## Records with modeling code
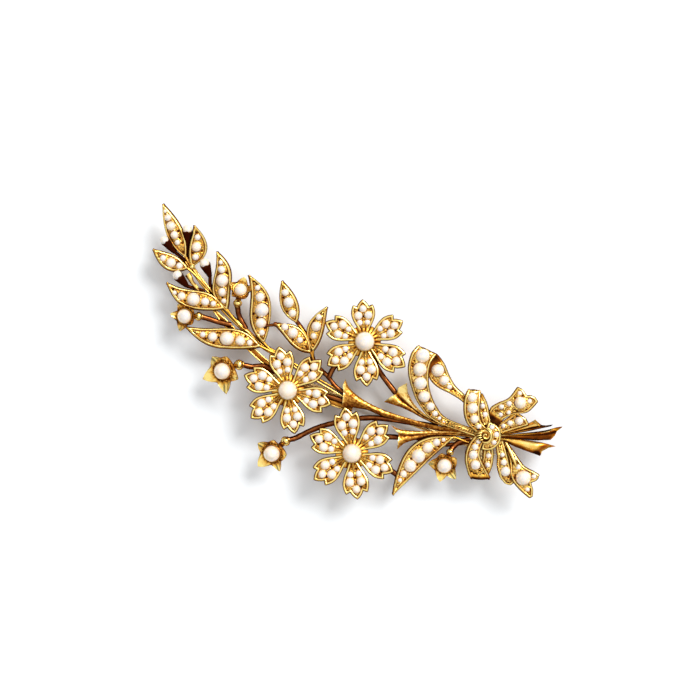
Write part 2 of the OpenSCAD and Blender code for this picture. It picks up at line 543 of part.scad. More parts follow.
module catch_body() {
    color(gold) on_pin_line() difference() {
        union() {
            along_pin(catch_from, catch_from + catch_len, barrel_r);
            translate([catch_from, -0.8, sleeve_r])
                cube([catch_len, 3.6, bracket_top + 0.3 - pin_z - sleeve_r]);
        }
        along_pin(catch_from - 1, catch_from + catch_len + 1, sleeve_r + run);
        translate([catch_from - 1, -mouth / 2, -barrel_r - 1])
            cube([catch_len + 2, mouth, barrel_r + 1]);
        translate([catch_from - 1, barrel_r, sleeve_r - 1])
            cube([catch_len + 2, 3, 1.2]);
    }
}
module catch_sleeve() {
    color(gold) on_pin_line() difference() {
        union() {
            along_pin(catch_from - flange_t - run, catch_from + catch_len + flange_t + run, sleeve_r);
            along_pin(catch_from - flange_t - run, catch_from - run, flange_r);
            along_pin(catch_from + catch_len + run, catch_from + catch_len + run + flange_t, flange_r);
            rotate([-tab_turn, 0, 0])
                translate([catch_from + catch_len + run, -0.35, -tab_reach])
                    cube([flange_t, 0.7, tab_reach - sleeve_r]);
        }
        along_pin(catch_from - 2, catch_from + catch_len + 2, sleeve_bore);
        translate([catch_from - 2, -slot / 2, -3]) cube([catch_len + 4, slot, 3]);
    }
}

// ---- One line draws each node

for (i = [0:10]) leaf(i);
leaf_pearls(0, 6);  // spray_leaf_pearls
leaf_pearls(7, 9);  // sprig_leaf_pearls
leaf_pearls(10, 10);  // long_leaf_pearls
for (i = [0:2]) {
    name = str("flower_", ["a", "b", "c"][i]);
    flower_petals(FLOWERS[i]);
    flower_cup(FLOWERS[i]);
    flower_centre_pearl(FLOWERS[i]);
    flower_petal_pearls(FLOWERS[i]);
}
for (i = [0:4]) bud_cup(BUDS[i]);
bud_pearls();
bud_stalks();
bud_stalk(long_stalk);  // long_bud_stem
berry_cups();
berry_pearls();
spray_wire();
back_wire();
sprig_wire();
flower_stalks();
leaf_bar();
for (i = [0:2]) fishtail(SHEATHS[i]);
for (i = [0:2]) fishtail(STEM_ENDS[i]);
ribbon(LARGE_FRONT);  // bow_large_loop_front
ribbon(LARGE_BACK);  // bow_large_loop_back
union() { ribbon(UPPER_FRONT); ribbon(UPPER_BACK); }  // bow_upper_loop
union() { ribbon(LOWER_FRONT); ribbon(LOWER_BACK); }  // bow_lower_loop
union() { ribbon(UPPER_TAIL); ribbon(UPPER_TAIL_FOLD); }  // bow_upper_tail
union() { ribbon(LOWER_TAIL); ribbon(LOWER_TAIL_FOLD); }  // bow_lower_tail
bow_knot();
bow_pearls();
hinge_bracket();
hinge_rivet();
pin();
catch_body();  // catch
catch_sleeve();
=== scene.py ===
"""Looks for the flower-spray brooch: gold plates set with half pearls, tied with a ribbon bow."""

import math

import bmesh
import bpy
import numpy as np
from mathutils import Matrix, Vector
from mathutils.geometry import delaunay_2d_cdt


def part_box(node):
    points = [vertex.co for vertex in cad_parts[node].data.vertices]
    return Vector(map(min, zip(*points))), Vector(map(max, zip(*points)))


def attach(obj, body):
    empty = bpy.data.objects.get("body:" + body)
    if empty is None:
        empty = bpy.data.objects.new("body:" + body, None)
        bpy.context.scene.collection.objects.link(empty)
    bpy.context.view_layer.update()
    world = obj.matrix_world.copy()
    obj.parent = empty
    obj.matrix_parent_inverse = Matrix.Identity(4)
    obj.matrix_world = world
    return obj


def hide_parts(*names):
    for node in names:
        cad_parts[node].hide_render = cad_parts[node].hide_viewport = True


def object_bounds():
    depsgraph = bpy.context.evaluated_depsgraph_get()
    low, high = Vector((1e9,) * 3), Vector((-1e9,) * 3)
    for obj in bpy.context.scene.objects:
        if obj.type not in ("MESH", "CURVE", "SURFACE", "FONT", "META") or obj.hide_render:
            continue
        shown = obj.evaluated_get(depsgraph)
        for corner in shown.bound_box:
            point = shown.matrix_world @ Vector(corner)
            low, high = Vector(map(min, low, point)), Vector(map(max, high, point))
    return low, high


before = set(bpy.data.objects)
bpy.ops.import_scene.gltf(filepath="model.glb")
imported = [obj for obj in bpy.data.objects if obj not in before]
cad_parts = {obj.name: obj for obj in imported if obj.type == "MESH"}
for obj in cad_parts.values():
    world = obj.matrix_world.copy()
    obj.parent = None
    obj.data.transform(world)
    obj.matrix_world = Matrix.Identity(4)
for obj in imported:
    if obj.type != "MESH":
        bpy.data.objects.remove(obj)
cad_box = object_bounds()

MM = 0.001
rng = np.random.default_rng(11)
UP = np.array([0.0, 0.0, 1.0])

# ---- small vector helpers


def unit(v):
    v = np.asarray(v, float)
    return v / np.maximum(np.linalg.norm(v, axis=-1, keepdims=True), 1e-12)


def curve(rows, steps):
    """Smooth curve through rows of numbers, with a number of steps between two rows."""
    p = np.array(rows, float)
    last = len(p) - 1
    out = []
    for i in range(last):
        a, b, c, d = p[max(i - 1, 0)], p[i], p[i + 1], p[min(i + 2, last)]
        for k in range(steps):
            u = k / steps
            out.append(0.5 * (2 * b + (c - a) * u + (2 * a - 5 * b + 4 * c - d) * u * u
                              + (3 * b - a - 3 * c + d) * u ** 3))
    out.append(p[last])
    return np.array(out)


def turns(n):
    """n angles, evenly round a circle."""
    return 2 * np.pi * np.arange(n) / n


def level_ring(centre, radius, turn, z):
    """Points round an upright axis through centre [x, y]."""
    return np.stack([centre[0] + radius * np.cos(turn), centre[1] + radius * np.sin(turn),
                     np.broadcast_to(z, turn.shape)], 1)


def spokes(turn, side, up):
    """The way out at each angle, turning from side towards up."""
    return np.cos(turn)[:, None] * side + np.sin(turn)[:, None] * up


def smooth_step(x, lo, hi):
    """0 up to lo, 1 from hi, and a smooth rise between them."""
    t = np.clip((x - lo) / (hi - lo), 0, 1)
    return t * t * (3 - 2 * t)


def bump(x, width):
    """1 at zero, and falling away to each side."""
    return np.exp(-((x / width) ** 2))


# ---- pieces


def new_object(name, data):
    obj = bpy.data.objects.new(name, data)
    bpy.context.scene.collection.objects.link(obj)
    return obj


class Piece:
    """Closed shells gathered into one mesh, with a tone at each point that holds patina and painted
    shade.
    """

    def __init__(self):
        self.points, self.faces, self.patina, self.count = [], [], [], 0

    def add(self, points, faces, patina=0.0):
        points = np.asarray(points, float)
        self.points.append(points)
        self.patina.append(np.broadcast_to(np.asarray(patina, float), (len(points),)).copy())
        self.faces.extend([tuple(int(i) + self.count for i in f) for f in faces])
        self.count += len(points)

    def build(self, name, material, body="root", slot="yellow_gold", nodes=(), sharp=38):
        mesh = bpy.data.meshes.new(name)
        points = np.concatenate(self.points) * MM
        mesh.from_pydata(points.tolist(), [], self.faces)
        layer = mesh.attributes.new("patina", "FLOAT", "POINT")
        layer.data.foreach_set("value", np.concatenate(self.patina).astype(np.float32))
        mesh.polygons.foreach_set("use_smooth", np.ones(len(mesh.polygons), bool))
        mesh.set_sharp_from_angle(angle=math.radians(sharp))
        mesh.materials.append(material)
        mesh.update()
        obj = new_object(name, mesh)
        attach(obj, body)
        if nodes:
            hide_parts(*nodes)
        return obj


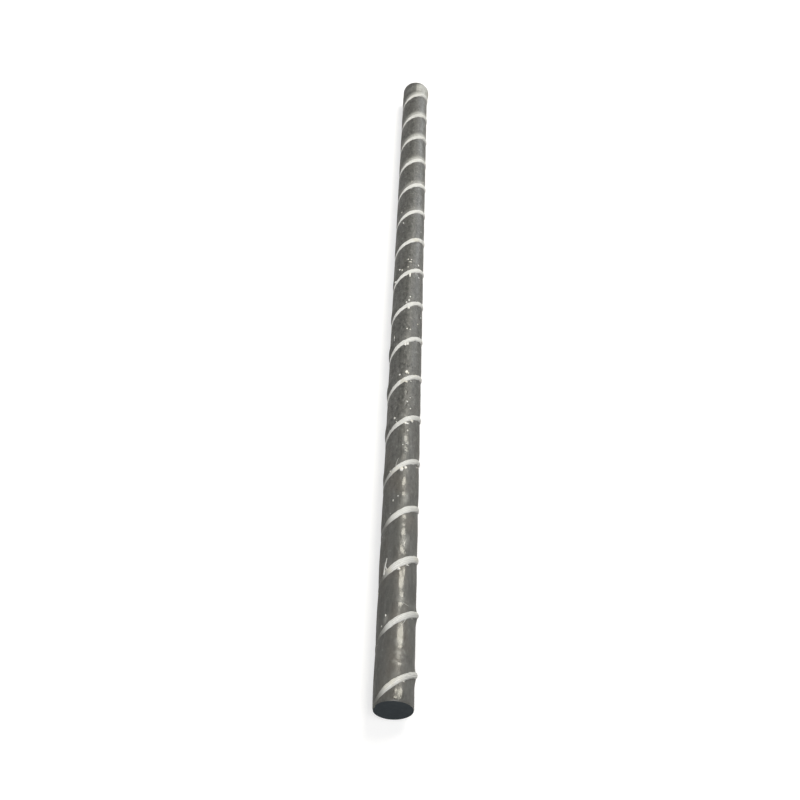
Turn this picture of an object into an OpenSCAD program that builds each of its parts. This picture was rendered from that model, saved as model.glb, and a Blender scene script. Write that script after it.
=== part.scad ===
// Fibre-reinforced reinforcing bar: a straight pultruded rod with one cord
// wound round it as a continuous right-running helix, both sawn off square.
// Millimetres. The bar lies along Y with the near end at -Y, and Z is up.
// The origin is midway along the bar, on the surface that it rests on.

/* [Rod] */
// Diameter of the rod under the cord
rod_d = 10; // [6:0.5:20]
// Length between the two sawn ends
rod_len = 275; // [120:5:600]
// Width of the broken edge at each sawn end
edge_break = 0.2; // [0.05:0.05:0.5]

/* [Winding] */
// Width of the flattened cord, measured along the rod
cord_w = 1.8; // [0.8:0.1:2.5]
// Height that the cord stands above the rod
cord_h = 0.5; // [0.3:0.05:1]
// Travel of the cord along the rod in one turn
lead = 16.3; // [10:0.1:40]
// Distance from the near end to where the cord first crosses the top
first_crossing = 4.9; // [0:0.1:9]
// How far each turn leans along the rod to either side of a true helix
lay_lean = 1.25; // [0:0.05:2]
// Direction round the rod of the point where the lean reaches the far end most
lay_lean_at = 40; // [-180:5:180]
// How far the lay wanders along the rod over many turns
lay_wander = 0.65; // [0:0.05:1.5]
// Number of turns in one full wander
wander_turns = 13; // [6:1:40]

/* [Hidden] */

rod_r = rod_d / 2;
outer_r = rod_r + cord_h;
rod_facets = 96;

// The cord is swept in straight steps, with a ring on the top, the sides and
// the underside of every turn. Its base clears the rod at the middle of a step.
steps_per_turn = 24;
step_deg = 360 / steps_per_turn;
bond_gap = 0.01;
base_r = rod_r / cos(step_deg / 2) + bond_gap;
crown_points = 5;

// The sweep runs past both ends and is sawn off with the rod, by a block that is
// wider than the cord.
overrun_turns = 1;
saw_margin = 1;
saw_w = 2 * (outer_r + saw_margin);
first_step = -ceil((first_crossing / lead + overrun_turns) * steps_per_turn);
last_step = ceil(((rod_len - first_crossing) / lead + overrun_turns) * steps_per_turn);

// The cord's middle at a number of turns, counted from +Z towards +X, after it
// first crosses the top. Both shifts are nothing at that crossing.
middle_turns = (rod_len / 2 - first_crossing) / lead;
function lean(turns) = lay_lean * cos(360 * turns - lay_lean_at);
function wander(turns) = lay_wander * sin(360 * (turns - middle_turns) / wander_turns);
function cord_place(turns) =
    first_crossing + lead * turns + lean(turns) - lean(0) + wander(turns) - wander(0);

// The cord's cross-section as [along the rod, radius]: a flat base on the rod
// and a crown that is half an ellipse.
cord_section = concat(
    [[-cord_w / 2, base_r], [cord_w / 2, base_r]],
    [for (i = [1 : crown_points])
        let (a = 180 * i / (crown_points + 1))
        [cord_w / 2 * cos(a), base_r + (outer_r - base_r) * sin(a)]]
);
section_count = len(cord_section);

function cord_ring(step) =
    let (turns = step / steps_per_turn, a = 360 * turns)
    [for (p = cord_section)
        [p[1] * sin(a), cord_place(turns) + p[0], p[1] * cos(a)]];

// Lays a piece that was drawn from its near end, on its axis, in its place.
module lay_down() {
    translate([0, -rod_len / 2, outer_r]) children();
}

module rod() {
    color([0.27, 0.27, 0.26])
        lay_down()
            rotate([-90, 0, 0])
                rotate_extrude($fn = rod_facets)
                    polygon([
                        [0, 0],
                        [rod_r - edge_break, 0],
                        [rod_r, edge_break],
                        [rod_r, rod_len - edge_break],
                        [rod_r - edge_break, rod_len],
                        [0, rod_len]
                    ]);
}

module cord_sweep() {
    points = [for (step = [first_step : last_step]) each cord_ring(step)];
    rings = last_step - first_step + 1;
    near_cap = [for (i = [0 : section_count - 1]) i];
    far_cap = [for (i = [section_count - 1 : -1 : 0]) (rings - 1) * section_count + i];
    sides = [for (ring = [0 : rings - 2], i = [0 : section_count - 1])
        let (j = (i + 1) % section_count,
             a = ring * section_count + i,
             b = ring * section_count + j,
             c = (ring + 1) * section_count + j,
             d = (ring + 1) * section_count + i)
        each [[a, c, b], [a, d, c]]];
    polyhedron(points = points, faces = concat([near_cap], sides, [far_cap]));
}

module helical_winding() {
    color([0.86, 0.85, 0.80])
        lay_down()
            intersection() {
                cord_sweep();
                translate([-saw_w / 2, 0, -saw_w / 2])
                    cube([saw_w, rod_len, saw_w]);
            }
}

rod();
helical_winding();
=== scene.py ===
"""A fibre-reinforced reinforcing bar: a dark resin-bonded rod with one pale cord wound round it.

Metres. The bar lies along Y, near end at -Y, Z up, and turns of the cord are counted from where it
first crosses the top of the rod. Angles round the rod run from +Z towards +X.
"""

import math

import bmesh
import bpy
from mathutils import Matrix, Vector
from mathutils.bvhtree import BVHTree


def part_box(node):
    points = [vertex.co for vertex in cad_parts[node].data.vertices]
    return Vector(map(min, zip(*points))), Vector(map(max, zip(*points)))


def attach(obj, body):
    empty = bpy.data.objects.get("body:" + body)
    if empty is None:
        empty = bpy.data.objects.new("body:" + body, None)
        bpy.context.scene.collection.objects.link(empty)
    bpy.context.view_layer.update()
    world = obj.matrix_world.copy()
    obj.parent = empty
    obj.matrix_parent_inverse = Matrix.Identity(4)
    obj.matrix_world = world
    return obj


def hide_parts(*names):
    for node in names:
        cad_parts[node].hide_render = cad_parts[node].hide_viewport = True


TAU = 2 * math.pi
MM = 0.001

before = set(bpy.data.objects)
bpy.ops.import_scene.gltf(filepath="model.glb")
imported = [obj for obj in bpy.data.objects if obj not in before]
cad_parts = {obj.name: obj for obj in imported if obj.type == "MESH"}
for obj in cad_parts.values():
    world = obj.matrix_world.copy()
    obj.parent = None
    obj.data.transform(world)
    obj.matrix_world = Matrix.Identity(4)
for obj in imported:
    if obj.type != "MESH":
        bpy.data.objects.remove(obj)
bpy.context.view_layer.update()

# Sizes that the frame gives
rod_low, rod_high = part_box("rod")
ROD_RADIUS = (rod_high.z - rod_low.z) / 2
AXIS_HEIGHT = (rod_high.z + rod_low.z) / 2
NEAR_Y, FAR_Y = rod_low.y, rod_high.y
ROD_LENGTH = FAR_Y - NEAR_Y

# The lay of the cord, as it is wound
LEAD = 16.3 * MM
FIRST_CROSSING = 4.9 * MM
LEAN = 1.25 * MM
LEAN_AT = math.radians(40)
WANDER = 0.65 * MM
WANDER_TURNS = 13
MIDDLE_TURNS = (ROD_LENGTH / 2 - FIRST_CROSSING) / LEAD

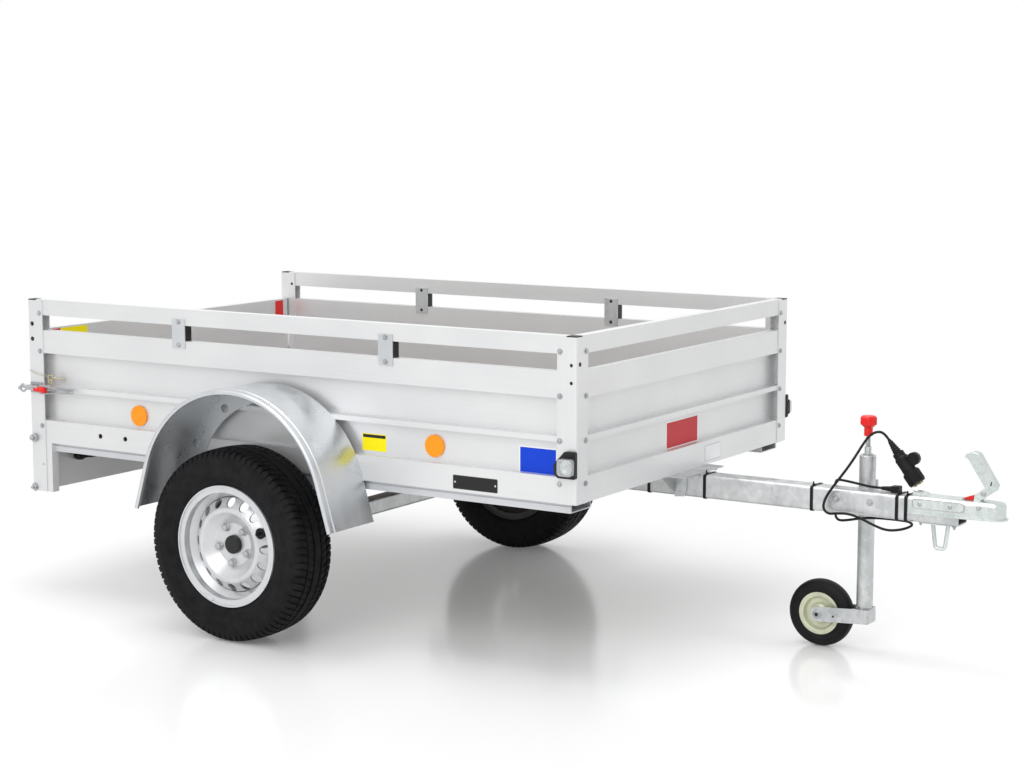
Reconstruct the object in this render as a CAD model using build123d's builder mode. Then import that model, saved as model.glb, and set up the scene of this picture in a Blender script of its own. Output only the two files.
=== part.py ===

## What is needed
Repeat exactly the lines running from the one with "berry_pearls();" through the one with "Vector(map(max, high, point))", both included.

## Result below
berry_pearls();
spray_wire();
back_wire();
sprig_wire();
flower_stalks();
leaf_bar();
for (i = [0:2]) fishtail(SHEATHS[i]);
for (i = [0:2]) fishtail(STEM_ENDS[i]);
ribbon(LARGE_FRONT);  // bow_large_loop_front
ribbon(LARGE_BACK);  // bow_large_loop_back
union() { ribbon(UPPER_FRONT); ribbon(UPPER_BACK); }  // bow_upper_loop
union() { ribbon(LOWER_FRONT); ribbon(LOWER_BACK); }  // bow_lower_loop
union() { ribbon(UPPER_TAIL); ribbon(UPPER_TAIL_FOLD); }  // bow_upper_tail
union() { ribbon(LOWER_TAIL); ribbon(LOWER_TAIL_FOLD); }  // bow_lower_tail
bow_knot();
bow_pearls();
hinge_bracket();
hinge_rivet();
pin();
catch_body();  // catch
catch_sleeve();
=== scene.py ===
"""Looks for the flower-spray brooch: gold plates set with half pearls, tied with a ribbon bow."""

import math

import bmesh
import bpy
import numpy as np
from mathutils import Matrix, Vector
from mathutils.geometry import delaunay_2d_cdt


def part_box(node):
    points = [vertex.co for vertex in cad_parts[node].data.vertices]
    return Vector(map(min, zip(*points))), Vector(map(max, zip(*points)))


def attach(obj, body):
    empty = bpy.data.objects.get("body:" + body)
    if empty is None:
        empty = bpy.data.objects.new("body:" + body, None)
        bpy.context.scene.collection.objects.link(empty)
    bpy.context.view_layer.update()
    world = obj.matrix_world.copy()
    obj.parent = empty
    obj.matrix_parent_inverse = Matrix.Identity(4)
    obj.matrix_world = world
    return obj


def hide_parts(*names):
    for node in names:
        cad_parts[node].hide_render = cad_parts[node].hide_viewport = True


def object_bounds():
    depsgraph = bpy.context.evaluated_depsgraph_get()
    low, high = Vector((1e9,) * 3), Vector((-1e9,) * 3)
    for obj in bpy.context.scene.objects:
        if obj.type not in ("MESH", "CURVE", "SURFACE", "FONT", "META") or obj.hide_render:
            continue
        shown = obj.evaluated_get(depsgraph)
        for corner in shown.bound_box:
            point = shown.matrix_world @ Vector(corner)
            low, high = Vector(map(min, low, point)), Vector(map(max, high, point))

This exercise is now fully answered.